Духовная жизнь Америки | страница 50
Эмерсонъ приходитъ въ восхищеніе отъ Платона, какъ отъ безошибочнаго мыслителя. Онъ сумѣлъ оцѣнить всю Европу, которая не пріобрѣла ли одного новаго элемента, не предвидѣннаго философомъ. Такъ какъ Платонъ находится «между истиной и мышленіемъ каждаго человѣка», то всякій долженъ пройти мимо или черезъ самого Платона для достиженія истины. «Мы находимъ въ немъ доказательства всѣхъ противоположныхъ воззрѣній по всякому великому вопросу» — доказательства за и противъ!
Несмотря на то, что Платонъ обладалъ такимъ даромъ разсужденія, это все же не сократовскіе мастерскіе образцы. «Но все-таки Платонъ гораздо выше Сократа и всемірныхъ „геометровъ“, онъ представитель привилегіи интеллекта!

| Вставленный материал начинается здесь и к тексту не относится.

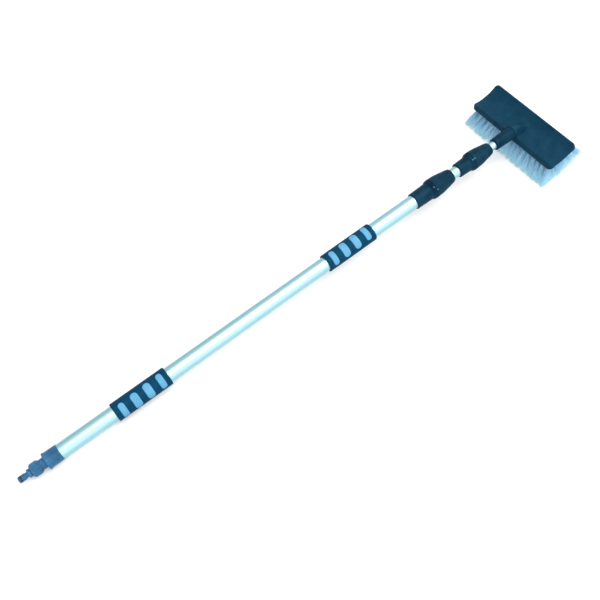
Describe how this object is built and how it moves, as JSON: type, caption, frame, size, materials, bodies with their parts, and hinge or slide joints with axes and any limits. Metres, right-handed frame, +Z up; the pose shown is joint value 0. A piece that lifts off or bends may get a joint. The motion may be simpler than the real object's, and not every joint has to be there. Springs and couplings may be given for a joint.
{
  "type": "telescopic water-fed brush",
  "caption": "Telescopic pole with twist locks and grips, a push-on hose nipple at one end and a wide bristle head at the other, fed with water through its tubes.",
  "frame": {"origin": "middle of the box's base, on the floor that the collapsed brush lies on", "axes": "+X from the hose end to the brush head, along the pole's shadow; +Y across, along the head; +Z up, out of the head's back"},
  "size_m": [1.3076, 0.2438, 0.0834],
  "materials": {
    "navy_plastic": "fine-grained moulded plastic, semi-matt",
    "sleeve_plastic": "soft moulded plastic, matt",
    "pad_plastic": "soft moulded plastic, matt",
    "tube_aluminium": "satin anodised, drawn lengthwise",
    "seal_rubber": "matt",
    "guide_plastic": "natural moulded plastic",
    "bristle_nylon": "translucent filament"
  },
  "bodies": {
    "handle": {"hose_adaptor": "navy_plastic", "nipple_oring": "seal_rubber", "hose_washer": "seal_rubber", "end_cap": "navy_plastic", "end_cap_oring": "seal_rubber", "outer_tube": "tube_aluminium", "lower_grip_core": "pad_plastic", "lower_grip_sleeve": "sleeve_plastic", "upper_grip_core": "pad_plastic", "upper_grip_sleeve": "sleeve_plastic", "lock_1_body": "navy_plastic"},
    "lock_1_thrust": {"lock_1_collet": "guide_plastic"},
    "lock_1_turn": {"lock_1_nut": "navy_plastic"},
    "middle_carriage": {"middle_guide": "guide_plastic", "middle_guide_oring": "seal_rubber"},
    "middle_section": {"middle_tube": "tube_aluminium", "lock_2_body": "navy_plastic"},
    "lock_2_thrust": {"lock_2_collet": "guide_plastic"},
    "lock_2_turn": {"lock_2_nut": "navy_plastic"},
    "inner_carriage": {"inner_guide": "guide_plastic", "inner_guide_oring": "seal_rubber"},
    "inner_section": {"inner_tube": "tube_aluminium", "neck": "navy_plastic", "neck_washer": "seal_rubber", "neck_oring": "seal_rubber", "head_shell": "navy_plastic", "tuft_plate": "navy_plastic", "near_bristles": "bristle_nylon", "near_inner_bristles": "bristle_nylon", "far_inner_bristles": "bristle_nylon", "far_bristles": "bristle_nylon"}
  },
  "joints": [
    {"name": "lock_1_collet_slide", "type": "slide", "parent": "handle", "child": "lock_1_thrust", "axis": [0.999, 0, 0.0443], "range_m": [0, 0.00133]},
    {"name": "lock_1_nut_twist", "type": "hinge", "parent": "lock_1_thrust", "child": "lock_1_turn", "pos_m": [-0.65356, 0, 0.01471], "axis": [0.999, 0, 0.0443], "range_deg": [0, 120]},
    {"name": "middle_tube_slide", "type": "slide", "parent": "handle", "child": "middle_carriage", "axis": [0.999, 0, 0.0443], "range_m": [0, 0.79]},
    {"name": "middle_tube_swivel", "type": "hinge", "parent": "middle_carriage", "child": "middle_section", "pos_m": [-0.65356, 0, 0.01471], "axis": [0.999, 0, 0.0443], "continuous": true},
    {"name": "lock_2_collet_slide", "type": "slide", "parent": "middle_section", "child": "lock_2_thrust", "axis": [0.999, 0, 0.0443], "range_m": [0, 0.00133]},
    {"name": "lock_2_nut_twist", "type": "hinge", "parent": "lock_2_thrust", "child": "lock_2_turn", "pos_m": [-0.65356, 0, 0.01471], "axis": [0.999, 0, 0.0443], "range_deg": [0, 120]},
    {"name": "inner_tube_slide", "type": "slide", "parent": "middle_section", "child": "inner_carriage", "axis": [0.999, 0, 0.0443], "range_m": [0, 0.84]},
    {"name": "inner_tube_swivel", "type": "hinge", "parent": "inner_carriage", "child": "inner_section", "pos_m": [-0.65356, 0, 0.01471], "axis": [0.999, 0, 0.0443], "continuous": true}
  ],
  "couplings": [
    {"joint": "lock_1_nut_twist", "follows": "lock_1_collet_slide", "rad_per_m": 1570.8},
    {"joint": "lock_2_nut_twist", "follows": "lock_2_collet_slide", "rad_per_m": 1570.8}
  ]
}
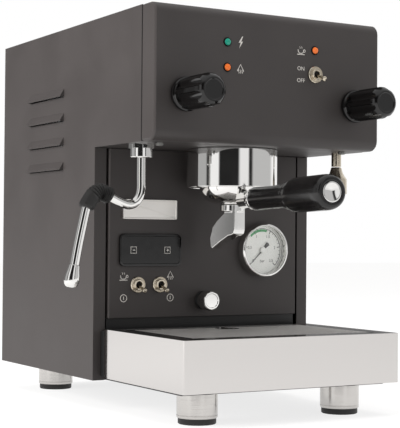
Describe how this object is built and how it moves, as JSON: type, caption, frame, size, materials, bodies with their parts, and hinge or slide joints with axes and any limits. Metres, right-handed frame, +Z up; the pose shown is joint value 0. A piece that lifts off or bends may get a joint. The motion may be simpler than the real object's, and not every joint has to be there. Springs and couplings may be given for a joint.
{
  "type": "espresso machine",
  "caption": "Compact home espresso machine: charcoal casing, chrome group with portafilter, steam wand, hot water spout, drip tray, display, gauge, toggles and knobs.",
  "frame": {"origin": "middle of the footprint box, steam wand and portafilter handle included, on the table", "axes": "+Z up, +X to the right seen from the front, +Y from the front to the back"},
  "size_m": [0.3232, 0.487, 0.385],
  "materials": {
    "powder_coat": "fine matte textured charcoal powder coat",
    "chrome": "mirror chrome plate",
    "polished_steel": "polished stainless steel sheet",
    "brushed_steel": "brushed stainless steel",
    "black_gloss": "glossy black moulded plastic",
    "black_plastic": "satin black moulded plastic",
    "handle_black": "satin black phenolic handle",
    "rubber": "black heat-resistant rubber",
    "green_lens": "translucent green lens",
    "orange_lens": "translucent orange lens",
    "white_dial": "printed white dial",
    "gauge_glass": "clear flat glass",
    "tank_plastic": "translucent moulded plastic",
    "copper": "bare copper boiler",
    "inner_steel": "zinc-plated steel",
    "black_paint": "satin black painted steel",
    "print_grey": "light grey printed legends"
  },
  "bodies": {
    "machine": {"chassis_base": "black_paint", "side_panel_left": "powder_coat", "side_panel_right": "powder_coat", "rear_panel": "powder_coat", "front_cover": "powder_coat", "head_floor": "powder_coat", "service_panel": "powder_coat", "top_panel": "powder_coat", "foot_front_left": "brushed_steel", "foot_front_right": "brushed_steel", "foot_rear_left": "brushed_steel", "foot_rear_right": "brushed_steel", "group_body": "chrome", "group_bezel": "chrome", "group_gasket": "rubber", "shower_screen": "brushed_steel", "steam_valve": "inner_steel", "water_valve": "inner_steel", "steam_nut": "chrome", "water_pipe": "chrome", "water_nozzle": "chrome", "power_toggle_bushing": "chrome", "brew_toggle_bushing": "chrome", "steam_toggle_bushing": "chrome", "lamp_power": "green_lens", "lamp_steam": "orange_lens", "lamp_brew": "orange_lens", "display_housing": "black_gloss", "gauge_case": "chrome", "steam_boiler": "copper", "brew_boiler": "brushed_steel", "pump": "inner_steel", "control_box": "black_plastic", "power_inlet": "black_plastic", "name_plate": "brushed_steel"},
    "portafilter": {"portafilter_body": "chrome", "filter_basket": "brushed_steel", "spout": "chrome", "handle_ferrule": "chrome", "handle_grip": "handle_black", "handle_cap": "chrome"},
    "steam_knob": {"steam_knob": "black_gloss"},
    "water_knob": {"water_knob": "black_gloss"},
    "regulator": {"regulator_knob": "chrome"},
    "wand_ball": {"ball_seat": "rubber"},
    "wand": {"steam_wand": "chrome", "wand_grip": "rubber", "wand_tip": "chrome"},
    "power_lever": {"power_toggle_lever": "chrome"},
    "brew_lever": {"brew_toggle_lever": "chrome"},
    "steam_lever": {"steam_toggle_lever": "chrome"},
    "minus_key": {"key_minus": "black_gloss"},
    "plus_key": {"key_plus": "black_gloss"},
    "drip_tray": {"tray_cover": "polished_steel", "drip_basin": "black_plastic"},
    "grid": {"drip_grid": "polished_steel"},
    "tank": {"water_tank": "tank_plastic"},
    "lid": {"tank_lid": "black_plastic", "lid_lip": "black_plastic"},
    "needle": {"gauge_needle": "black_plastic"}
  },
  "joints": [
    {"name": "portafilter_turn", "type": "hinge", "parent": "machine", "child": "portafilter", "pos_m": [0.02963, -0.04754, 0.207], "axis": [0, 0, 1], "range_deg": [-45, 5]},
    {"name": "steam_knob_turn", "type": "hinge", "parent": "machine", "child": "steam_knob", "pos_m": [-0.06637, -0.12954, 0.3011], "axis": [0, -1, 0], "range_deg": [0, 360]},
    {"name": "water_knob_turn", "type": "hinge", "parent": "machine", "child": "water_knob", "pos_m": [0.12563, -0.12954, 0.3011], "axis": [0, -1, 0], "range_deg": [0, 360]},
    {"name": "regulator_turn", "type": "hinge", "parent": "machine", "child": "regulator", "pos_m": [0.02563, 0.00146, 0.10619], "axis": [0, -1, 0], "range_deg": [0, 270]},
    {"name": "wand_swivel", "type": "hinge", "parent": "machine", "child": "wand_ball", "pos_m": [-0.08387, -0.06854, 0.2498], "axis": [0, 0, 1], "range_deg": [-60, 120]},
    {"name": "wand_tilt", "type": "hinge", "parent": "wand_ball", "child": "wand", "pos_m": [-0.08387, -0.06854, 0.2498], "axis": [0, 1, 0], "range_deg": [-5, 10]},
    {"name": "power_toggle_throw", "type": "hinge", "parent": "machine", "child": "power_lever", "pos_m": [0.07903, -0.12054, 0.3295], "axis": [-1, 0, 0], "range_deg": [0, 40]},
    {"name": "brew_toggle_throw", "type": "hinge", "parent": "machine", "child": "brew_lever", "pos_m": [-0.05007, 0.00046, 0.12268], "axis": [-1, 0, 0], "range_deg": [0, 40]},
    {"name": "steam_toggle_throw", "type": "hinge", "parent": "machine", "child": "steam_lever", "pos_m": [-0.02497, 0.00046, 0.12268], "axis": [-1, 0, 0], "range_deg": [0, 40]},
    {"name": "minus_key_press", "type": "slide", "parent": "machine", "child": "minus_key", "axis": [0, 1, 0], "range_m": [0, 0.0005], "stiffness_N_per_m": 300, "springref_m": -0.001},
    {"name": "plus_key_press", "type": "slide", "parent": "machine", "child": "plus_key", "axis": [0, 1, 0], "range_m": [0, 0.0005], "stiffness_N_per_m": 300, "springref_m": -0.001},
    {"name": "tray_slide", "type": "slide", "parent": "machine", "child": "drip_tray", "axis": [0, -1, 0], "range_m": [0, 0.16]},
    {"name": "grid_lift", "type": "slide", "parent": "drip_tray", "child": "grid", "axis": [0, 0, 1], "range_m": [0, 0.05]},
    {"name": "tank_lift", "type": "slide", "parent": "machine", "child": "tank", "axis": [0, 0, 1], "range_m": [0, 0.235]},
    {"name": "lid_lift", "type": "slide", "parent": "tank", "child": "lid", "axis": [0, 0, 1], "range_m": [0, 0.06]},
    {"name": "needle_turn", "type": "hinge", "parent": "machine", "child": "needle", "pos_m": [0.09633, 0.00146, 0.15779], "axis": [0, 1, 0], "range_deg": [0, 270], "stiffness_Nm_per_rad": 0.0005, "springref_deg": -17.19}
  ]
}
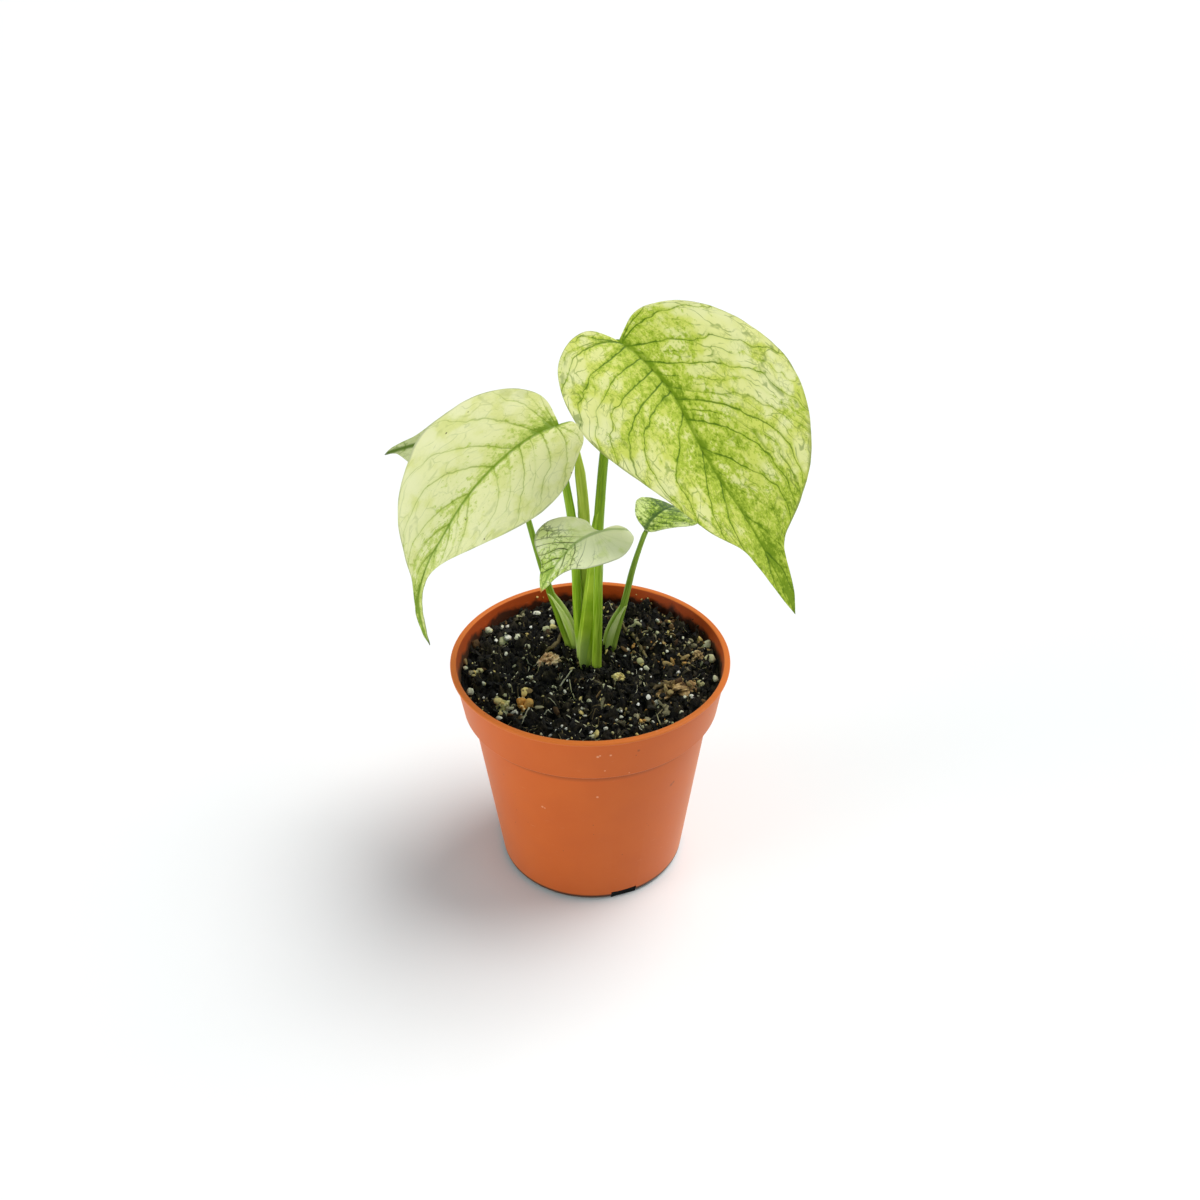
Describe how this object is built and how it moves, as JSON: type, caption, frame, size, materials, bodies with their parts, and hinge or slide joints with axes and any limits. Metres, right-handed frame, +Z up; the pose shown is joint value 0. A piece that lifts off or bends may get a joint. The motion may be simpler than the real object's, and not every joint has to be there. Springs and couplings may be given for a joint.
{
  "type": "potted mint monstera",
  "caption": "Young climbing house plant with pale heart-shaped, green-veined leaves on upright stalks, rooted in dark mix in a tapered round nursery pot.",
  "frame": {"origin": "centre of the pot's flat underside, where the pot stands", "axes": "+Z is up along the pot's axis and -Y is the plant's front, the side of the small front leaf"},
  "size_m": [0.1673, 0.12, 0.259],
  "materials": {
    "terracotta_plastic": "satin",
    "potting_mix": "matte",
    "bark": "matte",
    "clay_grain": "matte",
    "mint_blade": "satin",
    "stalk": "satin",
    "new_leaf": "satin"
  },
  "bodies": {
    "root": {"pot": "terracotta_plastic", "potting_mix": "potting_mix", "bark_lump_left": "bark", "bark_chunk_right": "bark", "bark_chip_right": "bark", "clay_grain_middle": "clay_grain", "clay_grain_left": "clay_grain", "clay_grain_orange": "clay_grain", "stalk_large_right": "stalk", "blade_large_right": "mint_blade", "stalk_large_left": "stalk", "blade_large_left": "mint_blade", "stalk_small_left": "stalk", "blade_small_left": "mint_blade", "stalk_small_front": "stalk", "blade_small_front": "mint_blade", "stalk_small_right": "stalk", "blade_small_right": "mint_blade", "new_leaf_spear": "new_leaf"}
  },
  "joints": []
}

Далѣе въ своемъ трактатѣ о Шекспирѣ онъ совершенно правильно замѣчаетъ, что всякая оригинальность относительна „и что каждый мыслитель оглядывается назадъ“. Онъ говоритъ, что „великіе люди лучше узнаются по своему всеобъемлющему духу, чѣмъ до оригинальности“. „Нетрудно замѣтить, что все лучшее, написанное или созданное геніемъ, явилось плодомъ трудовъ не одного человѣка, а тысячи людей“, и въ подтвержденіе своей мысли онъ приводитъ Библію. Въ своей же главѣ о Платонѣ, которая составляетъ одну изъ семи главъ его главнаго философскаго сочиненія, Эмерсонъ говоритъ діаметрально противоположное. „Платонъ это философія, и философія — это Платонъ“. „Онъ проникъ въ міры, въ которые не можетъ проникнуть человѣкъ во плоти“. Въ своихъ твореніяхъ „Платонъ показываетъ зародышъ той Европы, которую мы такъ хорошо знаемъ. Ея длинная исторія искусствъ и войнъ, всѣ ея характерныя черты уже выражены Платономъ, — до него никто не выражалъ ихъ“.
Между всѣми названными изреченіями нѣтъ никакихъ промежутковъ въ годахъ или перемѣнъ въ философскихъ воззрѣніяхъ автора. Они всѣ написаны въ продолженіе трехъ недѣль и на 95 страницахъ in octavo.
Показавъ самымъ яснымъ образомъ оригинальность Платона, который „проникъ въ невѣдомые міры и предрекъ судьбу цѣлой части свѣта“, Эмерсонъ снова выходитъ изъ границъ и подвергаетъ бѣднаго читателя новому испытанію. Дѣло въ томъ, что онъ, въ концѣ-концовъ, все-таки не вполнѣ уяснилъ себѣ, въ чемъ, собственно, заключалась оригинальность Платона. По его мнѣнію произведенія Платона могли также быть произведеніями другихъ писателей; конечно, не могло быть ему подобныхъ, но все же могъ быть кто нибудь другой! Онъ совершенно ясно говорить: „Когда мы восхваляемъ Платона, то, можетъ-быть, въ немъ мы восхваляемъ цитаты Солона, Софрона и Филолая“.